I solemnly witnessed the sky turn pink, the distant Tour Eiffel, glittering gold, towering above trees, at Place de la Concorde and a devilish temptation took over me, much like Andrea Sachs who had dropped her phone one of the Fontaines de la Concorde, to throw something inside the rushing water!
A phone was too precious to let to go, hence I chose to drown segments of bad memories therein, smiling to myself, the smile of a cleansed soul, saluting the indigo sky!
It has been more than six months since my rêve de Paris but I can distinctly hear the cathedral bells chiming, echo of metallic sounds in the air. I can hear laughter, banter, and the splash of boats mooring on the banks of the Seine.

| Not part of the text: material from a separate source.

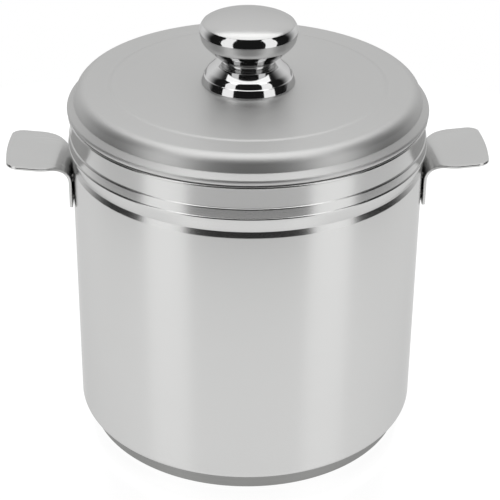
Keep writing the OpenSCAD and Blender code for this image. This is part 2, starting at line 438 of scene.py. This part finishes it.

I can hear the flip of pages inside book stores, the wispy sound of journals folding at the little cafés complementing the grating sound of chairs upon the cobbled pavements; I can hear the clang of silvery balls that the happy men rolled in an indulging game of Boules. I still see the manicured gardens, the little ponds and the innumerable museums proudly displaying their jewels.
I can smell the captivating smell of une petite tasse de café, the buttery smell of croissants and I still taste the lingering bitter sweet taste of un verre de jus d’orange. A kaleidoscope of memories, emerge and re-emerge, while myriad twinkling pink-purple lights, warm yellow reflections on the Seine light up the corners of my mind, the enchantment of the magical city of Paris, the City of Lights.